HELOC demand is back because borrowers want equity access without giving up a low first-lien rate. ICE reported about $11.5 trillion in tappable equity entering Q2 2025, HELOC originations reached roughly $76.5 billion from January through May 2025, and the average monthly payment on a $50,000 HELOC fell from about $412 in early 2024 to roughly $311 by the end of Q1 2025.
That requires dedicated second-lien logic. A PPE should run combined loan-to-value, or CLTV, ladders, prime-plus-margin tables, draw and repayment phase pricing, minimum advance rules, occupancy adjustments, and state guardrails. Renovation lines and other specialty seconds need their own disclosure paths and pricing grids.
Multi-Channel Technology News
Takeaway: Mortgage tech is moving toward API-first pricing, direct investor connectivity, and tighter channel controls.
Fannie Mae's Loan Pricing API can return asset prices, loan-level price adjustments, and servicing released premiums, or SRPs, in one response. Freddie Mac's Cash Pricing API is pushing the same real-time discipline into secondary execution, which changes how fast lenders can quote and hedge.
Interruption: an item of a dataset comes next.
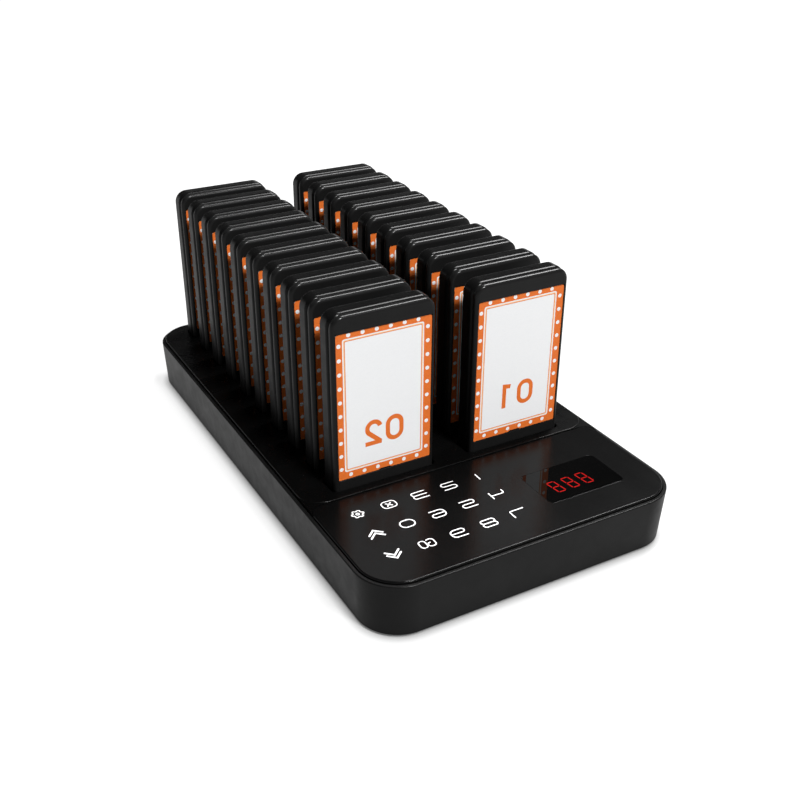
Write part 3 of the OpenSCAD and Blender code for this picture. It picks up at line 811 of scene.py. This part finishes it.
def soften(name, width_mm):
    """Rounds a CAD node's edges and smooths its curved walls, by modifiers alone."""
    obj = NODES[name]
    obj.data.shade_smooth()
    weld = obj.modifiers.new("weld", "WELD")
    weld.merge_threshold = 2e-6
    flat = obj.modifiers.new("flat", "DECIMATE")
    flat.decimate_type = "DISSOLVE"
    flat.angle_limit = math.radians(0.4)
    bevel = obj.modifiers.new("bevel", "BEVEL")
    bevel.width = width_mm * MM
    bevel.segments = 2
    bevel.limit_method = "ANGLE"
    bevel.angle_limit = math.radians(28)
    bevel.use_clamp_overlap = True
    weigh(obj)


# CAD nodes shown as they are: material, and width of the bevel or 0 where edges stay sharp.
for name, material, width in (
    ("led_display", BLOCK, 0.2), ("feet", RUBBER, 0.3), ("dc_inlet", SLEEVE, 0.15),
    ("control_board", BOARD, 0.0), ("charge_board_left", BOARD, 0.0),
    ("charge_board_right", BOARD, 0.0), ("slot_contacts", PLATED, 0.0),
    ("touch_springs", STEEL, 0.0), ("antenna", SLEEVE, 0.0), ("case_screws", STEEL, 0.2),
    ("pager_01_board", BOARD, 0.0), ("pager_01_battery", FOIL, 0.6),
    ("pager_01_vibration_motor", STEEL, 0.2), ("pager_01_contacts", PLATED, 0.0),
    ("pager_01_screws", STEEL, 0.15),
):
    dress(name, material)
    if width:
        soften(name, width)

# ---------------------------------------------------------------- keypad glyphs

KEY_X = [-61.4 + 15.85 * k for k in range(5)]
KEY_Y = [-88.85, -105.75, -122.65]
GX, GY = 3.47, 2.55
TURN = GY / 2
STROKE = 0.58
THIN = 0.92 * STROKE


def gear_rim():
    """A wheel whose radius steps in and out six times."""
    rim = []
    for k in range(72):
        a = 2 * math.pi * k / 72
        r = 2.4 + 0.34 * math.tanh(2.2 * math.cos(6 * a)) / math.tanh(2.2)
        rim.append((r * math.cos(a) * 1.05, r * math.sin(a)))
    return rim


def bend(side, level):
    """A half turn downwards at the left (-1) or right (1), in the lower (-1) or upper (1) half."""
    return arc(side * (GX - TURN), level * TURN, TURN, 90, 90 - 180 * side, 10)


def chevrons(sign):
    """Two nested arrow heads that point up (1) or down (-1)."""
    marks = []
    for drop in (0.0, 2.2):
        points = [(x, sign * (y - drop)) for x, y in ((-3.25, -0.45), (0.0, 2.6), (3.3, -0.35))]
        marks.append((points, OPEN, 0.8))
    return marks


# Strokes of each key's mark about its middle, as (points, closed, width): x to the right,
# y to the rear, as printed.
KEY_MARKS = {
    "gear": [(gear_rim(), CLOSED, 0.6), (disc(0, 0, 0.7), CLOSED, 0.6)],
    "erase": [(rounded(-GX, GX, -GY, GY, 1.9, 8), CLOSED, STROKE),
              ([(-1.2, -1.1), (1.2, 1.1)], OPEN, 0.62), ([(-1.2, 1.1), (1.2, -1.1)], OPEN, 0.62)],
    "up": chevrons(1),
    "down": chevrons(-1),
    "return": [
        (rounded(-GX, -0.35, -GY, GY, 1.6, 8), CLOSED, THIN),
        ([(0.75, GY - 0.25)] + arc(2.15, GY - 1.6, 1.6, 90, 0, 7)
         + arc(2.15, -GY + 1.6, 1.6, 0, -90, 7) + arc(1.6, -GY + 1.5, 1.5, 270, 180, 7)
         + [(0.35, -0.5), (0.9, 0.15), (1.6, 0.15)], OPEN, THIN),
    ],
    "0": [(rounded(-GX, GX, -GY, GY, 2.5, 10), CLOSED, STROKE)],
    "1": [([(0, -GY + 0.4), (0, GY - 0.3)], OPEN, STROKE)],
    "2": [([(GX, GY)] + bend(-1, 1) + [(GX - TURN, 0)] + bend(1, -1) + [(-GX, -GY)],
           OPEN, STROKE)],
    "3": [([(GX, GY)] + bend(-1, 1) + [(GX + 0.3, 0)], OPEN, STROKE),
          (bend(-1, -1) + [(GX + 0.3, -GY)], OPEN, STROKE)],
    "4": [([(-GX + 0.1, -GY + 0.2), (-GX + 0.1, GY)], OPEN, STROKE),
          ([(-GX, 0), (GX - 1.0, 0)] + arc(GX - 1.0, 1.0, 1.0, -90, 0, 6) + [(GX, GY)],
           OPEN, STROKE)],
    "5": [([(-GX, GY)] + bend(1, 1) + [(-GX + TURN, 0)] + bend(-1, -1) + [(GX, -GY)],
           OPEN, STROKE)],
    "6": [([(-GX, GY)] + arc(GX - 2.2, GY - 2.2, 2.2, 90, 0, 8)
           + arc(GX - 2.2, -GY + 2.2, 2.2, 0, -90, 8) + bend(-1, -1)[::-1] + [(GX, 0)],
           OPEN, STROKE)],
    "7": [([(-GX + 0.1, -GY + 0.2), (-GX + 0.1, GY - 0.8)]
           + arc(-GX + 0.9, GY - 0.8, 0.8, 180, 90, 6) + [(GX + 0.3, GY)], OPEN, STROKE)],
    "8": [(rounded(-GX, GX, low, low + GY, 1.25, 8), CLOSED, STROKE) for low in (-GY, 0)],
    "9": [([(GX, -GY)] + arc(-GX + 2.2, -GY + 2.2, 2.2, 270, 180, 8)
           + arc(-GX + 2.2, GY - 2.2, 2.2, 180, 90, 8) + bend(1, 1) + [(-GX, 0)],
           OPEN, STROKE)],
}
KEYS = [
    ["gear", "erase", "3", "2", "1"],
    ["up", "0", "6", "5", "4"],
    ["down", "return", "9", "8", "7"],
]
GLYPH_LIFT = 0.02


def flat_marks(name, shapes, z, thick, material):
    """Printed or lit marks: a thin closed layer whose top is at z + thick."""
    points, triangles = partition(shapes)
    work = bmesh.new()
    made = [work.verts.new(Vector((p.x, p.y, z + thick)) * MM) for p in points]
    for triangle, _ in triangles:
        work.faces.new([made[i] for i in triangle])
    bmesh.ops.recalc_face_normals(work, faces=work.faces)
    for g in bmesh.ops.extrude_face_region(work, geom=list(work.faces))["geom"]:
        if isinstance(g, bmesh.types.BMVert):
            g.co.z = z * MM
    loose = [v for v in work.verts if not v.link_faces]
    bmesh.ops.delete(work, geom=loose, context="VERTS")
    bmesh.ops.recalc_face_normals(work, faces=work.faces)
    obj = new_object(name, made_from(work, name), material, "base", smooth=False)


for row, kinds in enumerate(KEYS):
    for col, kind in enumerate(kinds):
        shapes = []
        for points, closed, width in KEY_MARKS[kind]:
            path = [(KEY_X[col] + x, KEY_Y[row] + y) for x, y in points]
            shapes += ribbon(path, width, closed)
        label = f"key_mark_{row + 1}_{col + 1}"
        flat_marks(label, shapes, PANEL_Z, GLYPH_LIFT, GLYPH)

# ---------------------------------------------------------------- display digits

SEG_X, SEG_Y = (29.35, 37.45, 45.55), -113.55
SEG_HALF_W, SEG_H, SEG_T, SEG_GAP, SEG_SLANT = 2.0, 4.3, 0.28, 0.22, -0.13
SEG_LIFT = 0.015


def segment_shapes(cx, cy):
    """Seven slanted bars with pointed ends."""
    w, h, t, gap = SEG_HALF_W, SEG_H, SEG_T, SEG_GAP
    bars = []
    for y in (h, 0, -h):
        bars.append([(-w + gap, y), (-w + gap + t, y + t), (w - gap - t, y + t), (w - gap, y),
                     (w - gap - t, y - t), (-w + gap + t, y - t)])
    for x in (-w, w):
        for y0, y1 in ((0, h), (-h, 0)):
            bars.append([(x, y0 + gap), (x + t, y0 + gap + t), (x + t, y1 - gap - t), (x, y1 - gap),
                         (x - t, y1 - gap - t), (x - t, y0 + gap + t)])
    return [[(cx + x + SEG_SLANT * y, cy + y) for x, y in bar] for bar in bars]


for k, x in enumerate(SEG_X):
    flat_marks(f"display_digit_{k + 1}", segment_shapes(x, SEG_Y), WINDOW_HIGH.z, SEG_LIFT,
               SEGMENT)

# ---------------------------------------------------------------- stage, light and camera

FLOOR_HALF = 9000


def stage_floor():
    """A floor that looks white where it is seen or mirrored, with a painted contact shade close to
    the object.
    """
    corners = [(x * FLOOR_HALF, y * FLOOR_HALF) for x, y in ((-1, -1), (1, -1), (1, 1), (-1, 1))]
    mesh = mesh_of("floor", rows(corners), [(0, 1, 2, 3)])
    floor = placed("studio_floor", mesh)
    s = Shade("studio_floor")
    s.colour(s.noise(300), grey(0.15), grey(0.155))
    s.set(Roughness=0.9, Specular_IOR_Level=0.0)
    path = s.add("ShaderNodeLightPath")
    seen = path.outputs["Is Camera Ray"]
    for kind in ("Is Glossy Ray", "Is Transmission Ray"):
        seen = s.math("MAXIMUM", seen, path.outputs[kind])
    # painted shade: the floor's glow is dimmed where ambient occlusion finds the object close by,
    # as a painted contact shadow
    painted_contact_shade = s.add("ShaderNodeAmbientOcclusion", samples=12)
    painted_contact_shade.inputs["Distance"].default_value = 0.007
    glow = s.add("ShaderNodeEmission")
    shade = s.spread(painted_contact_shade.outputs["AO"], 0.12, 0.84, 0.34, 0.84)
    s.link(s.math("MULTIPLY", shade, seen), glow.inputs["Strength"])
    both = s.add("ShaderNodeAddShader")
    s.link(s.bsdf.outputs[0], both.inputs[0])
    s.link(glow.outputs[0], both.inputs[1])
    s.link(both.outputs[0], s.output.inputs["Surface"])
    mesh.materials.append(s.material)


def aimed(name, light, at, target):
    """Places a light that shines from one point towards another, in metres."""
    obj = placed(name, light)
    obj.location = at
    obj.rotation_euler = (Vector(target) - Vector(at)).to_track_quat("-Z", "Y").to_euler()


def softbox(name, at, target, width, height, power):
    """Rectangular soft light."""
    light = bpy.data.lights.new(name, "AREA")
    light.shape = "RECTANGLE"
    light.size, light.size_y = width, height
    light.energy = power
    aimed(name, light, at, target)


def sun(name, azimuth, elevation, strength, spread):
    """Even soft light from one side, as from a far large screen.

    Angles are in degrees. Azimuth 0 is in front, 90 to the right.
    """
    light = bpy.data.lights.new(name, "SUN")
    light.energy = strength
    light.angle = math.radians(spread)
    a, e = math.radians(azimuth), math.radians(elevation)
    source = Vector((math.sin(a) * math.cos(e), -math.cos(a) * math.cos(e), math.sin(e)))
    aimed(name, light, (0, 0, 0), -source)


def world_light():
    """White behind the object, a bright horizon in its reflections, a dim even fill elsewhere."""
    world = bpy.data.worlds.new("studio")
    world.use_nodes = True
    nodes, links = world.node_tree.nodes, world.node_tree.links
    nodes.clear()

    def background(colour):
        node = nodes.new("ShaderNodeBackground")
        node.inputs["Color"].default_value = (*colour, 1)
        return node.outputs[0]

    def mixed(factor, first, second):
        node = nodes.new("ShaderNodeMixShader")
        for source, socket in zip((factor, first, second), node.inputs):
            links.new(source, socket)
        return node.outputs[0]

    place = nodes.new("ShaderNodeTexCoord")
    split = nodes.new("ShaderNodeSeparateXYZ")
    horizon = nodes.new("ShaderNodeValToRGB")
    bright, dark = horizon.color_ramp.elements
    bright.position, bright.color = 0.06, (0.98, 0.98, 0.98, 1)
    dark.position, dark.color = 0.26, (0.025, 0.025, 0.0255, 1)
    mirrored = nodes.new("ShaderNodeBackground")
    links.new(place.outputs["Generated"], split.inputs[0])
    links.new(split.outputs["Z"], horizon.inputs["Fac"])
    links.new(horizon.outputs["Color"], mirrored.inputs["Color"])
    path = nodes.new("ShaderNodeLightPath")
    fill, white = background((0.07, 0.07, 0.071)), background(grey(1.0))
    lit = mixed(path.outputs["Is Diffuse Ray"], mirrored.outputs[0], fill)
    seen = mixed(path.outputs["Is Camera Ray"], lit, white)
    links.new(seen, nodes.new("ShaderNodeOutputWorld").inputs["Surface"])
    bpy.context.scene.world = world


# Fitted to the photograph: angles in degrees, place in millimetres, focal length in pixels.
YAW, PITCH, ROLL = 29.329, 28.486, 0.244
CAMERA_PLACE = (-234.67, -435.22, 296.17)
FOCAL_PX, PICTURE_PX, SENSOR_MM = 1051.315, 800.0, 36.0


def make_camera():
    """The photograph's own view."""
    yaw, pitch, roll = (math.radians(a) for a in (YAW, PITCH, ROLL))
    level = math.cos(pitch)
    forward = Vector((math.sin(yaw) * level, math.cos(yaw) * level, -math.sin(pitch)))
    right = Vector((math.cos(yaw), -math.sin(yaw), 0.0))
    up = right.cross(forward)
    x = right * math.cos(roll) + up * math.sin(roll)
    y = up * math.cos(roll) - right * math.sin(roll)
    data = bpy.data.cameras.new("camera")
    data.sensor_width = SENSOR_MM
    data.lens = SENSOR_MM * FOCAL_PX / PICTURE_PX
    data.clip_start = 0.02
    data.clip_end = 60.0
    camera = placed("camera", data)
    turn = Matrix((x, y, -forward)).transposed()
    camera.matrix_world = Matrix.Translation(Vector(CAMERA_PLACE) * MM) @ turn.to_4x4()
    bpy.context.scene.camera = camera


stage_floor()
world_light()
sun("key", azimuth=14, elevation=53.5, strength=4.45, spread=10)
softbox("top_box", at=(0.59, 0.22, 1.05), target=(0.0, 0.0, 0.05), width=0.32, height=0.62,
        power=25.0)
make_camera()
bpy.context.scene.view_settings.view_transform = "Standard"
One PPE vendor has publicized its Freddie Mac cash pricing integration, and Vice Capital Markets has documented its Fannie Mae API work, which tells you adoption is no longer experimental. The broader shift matters more than any one vendor. Lenders now expect live quotes, visible fallback behavior, and faster reprice decisions when market inputs move.
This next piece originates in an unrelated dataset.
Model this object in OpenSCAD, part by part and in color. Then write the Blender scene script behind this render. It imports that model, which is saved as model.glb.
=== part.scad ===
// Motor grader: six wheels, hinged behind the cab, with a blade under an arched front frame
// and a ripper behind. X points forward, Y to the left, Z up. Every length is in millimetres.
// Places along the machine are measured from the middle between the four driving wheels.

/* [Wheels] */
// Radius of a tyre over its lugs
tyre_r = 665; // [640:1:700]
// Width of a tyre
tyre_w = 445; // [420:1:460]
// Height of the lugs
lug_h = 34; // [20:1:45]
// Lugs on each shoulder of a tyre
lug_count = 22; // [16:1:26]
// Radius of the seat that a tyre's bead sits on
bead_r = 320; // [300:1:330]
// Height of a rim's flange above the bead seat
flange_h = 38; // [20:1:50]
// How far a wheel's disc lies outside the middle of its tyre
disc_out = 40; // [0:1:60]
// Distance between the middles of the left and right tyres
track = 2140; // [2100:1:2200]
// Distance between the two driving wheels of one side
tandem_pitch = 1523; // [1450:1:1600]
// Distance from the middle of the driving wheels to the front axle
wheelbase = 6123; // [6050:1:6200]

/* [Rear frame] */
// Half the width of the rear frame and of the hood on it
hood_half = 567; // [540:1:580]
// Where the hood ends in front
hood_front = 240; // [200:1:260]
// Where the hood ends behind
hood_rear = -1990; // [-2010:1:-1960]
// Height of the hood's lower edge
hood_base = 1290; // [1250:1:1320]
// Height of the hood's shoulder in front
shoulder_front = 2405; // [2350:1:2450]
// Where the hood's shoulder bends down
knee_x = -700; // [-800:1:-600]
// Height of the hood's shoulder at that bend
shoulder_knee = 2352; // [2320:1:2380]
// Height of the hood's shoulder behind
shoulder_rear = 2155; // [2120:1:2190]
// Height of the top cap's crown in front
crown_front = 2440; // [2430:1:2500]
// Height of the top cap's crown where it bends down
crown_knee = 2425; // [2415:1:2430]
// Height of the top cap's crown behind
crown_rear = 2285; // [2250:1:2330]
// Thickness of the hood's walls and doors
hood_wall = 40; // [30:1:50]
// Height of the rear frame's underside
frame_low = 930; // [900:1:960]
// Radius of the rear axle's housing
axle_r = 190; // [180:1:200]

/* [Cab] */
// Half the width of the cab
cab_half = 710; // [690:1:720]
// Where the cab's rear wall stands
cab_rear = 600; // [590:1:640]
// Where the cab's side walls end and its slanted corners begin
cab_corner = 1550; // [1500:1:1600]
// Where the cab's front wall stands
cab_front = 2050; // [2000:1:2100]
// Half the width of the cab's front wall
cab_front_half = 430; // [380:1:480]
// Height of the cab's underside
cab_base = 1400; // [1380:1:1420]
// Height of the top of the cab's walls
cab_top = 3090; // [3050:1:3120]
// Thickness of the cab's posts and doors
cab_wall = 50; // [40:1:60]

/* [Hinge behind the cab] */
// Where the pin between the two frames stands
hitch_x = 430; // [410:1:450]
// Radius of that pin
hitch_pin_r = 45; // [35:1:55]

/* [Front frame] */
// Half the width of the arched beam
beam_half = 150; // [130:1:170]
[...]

The next test is workflow. Loan origination system, or LOS, and point of sale, or POS, tools are surfacing pricing widgets, capital markets teams want best-execution and gain-on-sale checks, and intraday triggers tied to the to-be-announced, or TBA, market are becoming practical, not optional. Broader coverage of fintech and lending automation trends shows the same pattern across other parts of the financial services stack, where teams are moving from batch processes to real-time decisioning. Separate retail, wholesale, and correspondent margin stacks still need to sit inside the same governance model.
Conclusion
Takeaway: Choose a system that can prove its math, its rules, and its fallback plan under live market pressure.
Start any review with the products that create the most manual touches today. Then test rule versioning, channel margin controls, API latency, and exception handling on your own files, because a polished demo matters less than repeatable outputs under live conditions.
FAQs
Takeaway: Good vendor decisions usually rise or fall on math, governance, and integration details, not on screen design.
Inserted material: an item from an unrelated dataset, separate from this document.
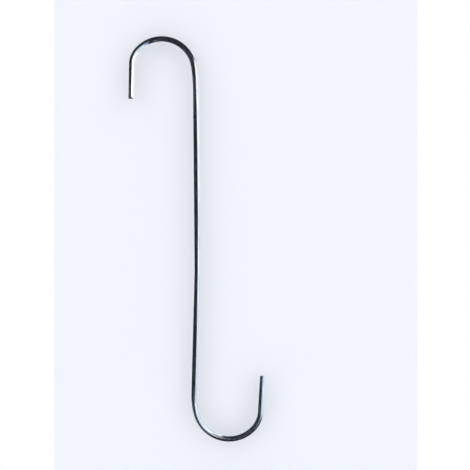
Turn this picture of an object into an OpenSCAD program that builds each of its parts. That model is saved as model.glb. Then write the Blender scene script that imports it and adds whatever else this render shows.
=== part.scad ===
// Long S hook, bent from one length of round wire.
//
// The hook hangs in the XZ plane: Z is up, X runs across the crooks and Y is the thickness of the
// wire. The origin is the rail seat, the highest point on the inside of the top crook.
// The top crook opens to the left and the bottom crook to the right. From the rail seat the wire
// is followed both ways as a chain of straights and bends, each of which starts square to the end
// of the one before it. A bend's radius is that of the mandrel, on the inside of the bend.

/* [Wire] */
// Diameter of the round wire
wire_d = 4; // [3:0.1:5]
// Radius left on the rim of each cut end when it is deburred
end_round = 0.5; // [0.2:0.1:1]

/* [Top crook] */
// Straight arm, from the shoulder to the cut end
top_arm_len = 26; // [12:0.5:40]
// Inside radius of the shoulder, the tighter bend between the arm and the crown
top_shoulder_r = 13; // [10:0.5:18]
// Angle through which the shoulder turns
top_shoulder_turn = 36; // [24:1:48]
// Inside radius of the crown, which sits on the rail
top_crown_r = 22; // [16:0.5:30]
// Angle of the crown from the rail seat to the shoulder
top_crown_arm_turn = 53; // [44:1:62]
// Angle of the crown from the rail seat to the shank
top_crown_shank_turn = 81.5; // [76:0.5:86]

/* [Shank] */
// Inside radius of the easing, the long bend that runs the crown out into the shank
easing_r = 130; // [80:5:200]
// Angle through which the easing turns
easing_turn = 8; // [4:0.5:12]
// Straight length above the set
upper_shank_len = 132; // [60:1:240]
// Inside radius of the set, the slight bend that the shank took when the crooks were formed
set_r = 60; // [40:5:200]
// Angle through which the set turns
set_turn = 2; // [1:0.5:5]
// Straight length below the set
lower_shank_len = 90; // [40:1:200]

/* [Bottom crook] */
// Inside radius of the lead-in, the easy bend between the shank and the crown
lead_in_r = 48; // [30:1:80]
// Angle through which the lead-in turns
lead_in_turn = 17; // [8:1:30]
// Inside radius of the crown, which carries the load
bottom_crown_r = 23; // [16:0.5:32]
// Angle through which the crown turns
bottom_crown_turn = 117; // [100:1:130]
// Inside radius of the shoulder, the tighter bend between the crown and the arm
bottom_shoulder_r = 18; // [12:0.5:26]
// Angle through which the shoulder turns
bottom_shoulder_turn = 44; // [34:1:56]
// Straight arm, from the shoulder to the cut end
bottom_arm_len = 26.5; // [12:0.5:40]

/* [Hidden] */
$fn = 64;
wire_r = wire_d / 2;
// The sides that a bend can turn to, seen along the wire with Y pointing away
LEFT = -1;
RIGHT = 1;
// Share of a bend that is drawn from each of its ends, so that the two runs overlap
DRAWN_SHARE = 0.6;

// A run of wire along a circle of radius r, which starts at the current point, heading along Z
module arc(r, turn, side) {
    translate([side * r, 0, 0]) rotate([90, 0, 0])
        rotate_extrude(angle = -side * turn, start = side == RIGHT ? 180 : 0)
            translate([r, 0]) circle(d = wire_d);
}

// Moves the current point along that circle, with its heading
module along_arc(r, turn, side) {
    translate([side * r, 0, 0]) rotate([0, side * turn, 0]) translate([-side * r, 0, 0]) children();
}

// The last part of a bend, drawn back from its far end, and all that follows it
module bend_end(r, drawn, side) {
    rotate([180, 0, 0]) arc(r, drawn, side);
    children();
}

// A bend, and all that follows it.
// It is drawn from both of its ends, so that each is exactly square to the length that it meets.
module bend(inside_r, turn, side) {
    r = inside_r + wire_r;
    drawn = turn * DRAWN_SHARE;
    arc(r, drawn, side);
    along_arc(r, turn, side) bend_end(r, drawn, side) children();
}

// A straight length, and all that follows it
module straight(len) {
    cylinder(d = wire_d, h = len);
    translate([0, 0, len]) children();
}

// The straight of an arm, with its cut end
module arm(len) {
    rotate_extrude() {
        square([wire_r, len - end_round]);
        square([wire_r - end_round, len]);
        translate([wire_r - end_round, len - end_round]) intersection() {
            circle(r = end_round);
            square(end_round);
        }
    }
}

// The side of the top crown that lies turn degrees from the rail seat, and all that follows it.
// Each side is drawn back from its end, past the rail seat, so that the two overlap.
module crown_side(turn, side) {
    r = top_crown_r + wire_r;
    drawn = (top_crown_arm_turn + top_crown_shank_turn) * DRAWN_SHARE;
    rotate([0, side * 90, 0]) along_arc(r, turn, side) bend_end(r, drawn, side) children();
}

// From the top crown to the cut end of the top arm
module top_arm_side() {
    crown_side(top_crown_arm_turn, LEFT)
        bend(top_shoulder_r, top_shoulder_turn, LEFT)
        arm(top_arm_len);
}

// From the top crown down the shank and round the bottom crook
module shank_side() {
    crown_side(top_crown_shank_turn, RIGHT)
        bend(easing_r, easing_turn, RIGHT)
        straight(upper_shank_len)
        bend(set_r, set_turn, RIGHT)
        straight(lower_shank_len)
        bend(lead_in_r, lead_in_turn, LEFT)
        bend(bottom_crown_r, bottom_crown_turn, LEFT)
        bend(bottom_shoulder_r, bottom_shoulder_turn, LEFT)
        arm(bottom_arm_len);
}

module hook() {
    color("silver") translate([0, 0, wire_r]) {
        top_arm_side();
        shank_side();
    }
}

hook();
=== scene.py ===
import math

import bmesh
import bpy
from mathutils import Matrix, Vector


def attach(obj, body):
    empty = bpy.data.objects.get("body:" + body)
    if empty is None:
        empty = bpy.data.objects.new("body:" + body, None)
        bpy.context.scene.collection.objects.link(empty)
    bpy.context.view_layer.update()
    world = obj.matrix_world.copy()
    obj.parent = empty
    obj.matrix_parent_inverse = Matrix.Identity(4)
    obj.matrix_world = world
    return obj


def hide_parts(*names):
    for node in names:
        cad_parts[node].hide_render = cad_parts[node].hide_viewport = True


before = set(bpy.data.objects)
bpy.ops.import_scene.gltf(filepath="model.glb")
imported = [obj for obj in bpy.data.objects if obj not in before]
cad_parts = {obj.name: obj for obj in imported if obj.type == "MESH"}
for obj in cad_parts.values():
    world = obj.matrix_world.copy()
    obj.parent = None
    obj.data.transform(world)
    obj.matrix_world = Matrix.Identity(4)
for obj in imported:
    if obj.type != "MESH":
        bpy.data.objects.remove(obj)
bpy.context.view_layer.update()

# A long S hook, bent from one length of bright plated steel wire.
# All lengths are in metres. The hook hangs in the XZ plane, Z up, with its rail seat at the origin.

# ---- Wire ----
WIRE_RADIUS = 0.002
END_ROUND = 0.0005
LEFT, RIGHT = -1, 1

# ---- Top crook, from the rail seat to the cut end of its arm ----
TOP_CROWN_R = 0.022
TOP_CROWN_ARM_TURN = 53
TOP_SHOULDER_R = 0.013
TOP_SHOULDER_TURN = 36
TOP_ARM_LEN = 0.026

# ---- Shank, from the rail seat down ----
TOP_CROWN_SHANK_TURN = 81.5
EASING_R = 0.130
EASING_TURN = 8
UPPER_SHANK_LEN = 0.132
SET_R = 0.060
SET_TURN = 2
LOWER_SHANK_LEN = 0.090

# ---- Bottom crook, from the shank to the cut end of its arm ----
LEAD_IN_R = 0.048
LEAD_IN_TURN = 17
BOTTOM_CROWN_R = 0.023
BOTTOM_CROWN_TURN = 117
BOTTOM_SHOULDER_R = 0.018
BOTTOM_SHOULDER_TURN = 44
BOTTOM_ARM_LEN = 0.0265

# ---- Mesh of the wire ----
SIDES = 48
RING_STEP = 0.0006
ROUND_STEPS = 6
FACE_RINGS = 5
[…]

What is the practical difference between eligibility logic and pricing logic?
Eligibility logic decides whether a loan can fit a product before the system shows a quote. Pricing logic applies the proper adjustments after that fit is confirmed. Running them in that order reduces false quotes, cleaner lock records, and costly relocks.
How can teams keep DSCR math consistent across channels?
Document every input that affects the ratio, including rent source, expense lines, reserve treatment, and short-term rental rules. Then place that logic in one shared calculator used by retail, wholesale, and correspondent workflows. Version the calculator and test it against investor term sheets every quarter.
What proof should a vendor show for real-time GSE pricing integrations?
Ask for timestamped API requests and responses, reconciliation reports, and examples of intraday reprices. You also want a clear fallback method when a feed drops, plus latency measurements that reflect normal production use, not a lab test.
What change control is needed for Non-QM and HELOC rule updates?
Every rule change should have a version record, peer review, user acceptance testing signoff, and a production diff log tied to lock events. That may feel heavy at first, but it is far cheaper than discovering stale overlays after borrowers have locked or disclosed.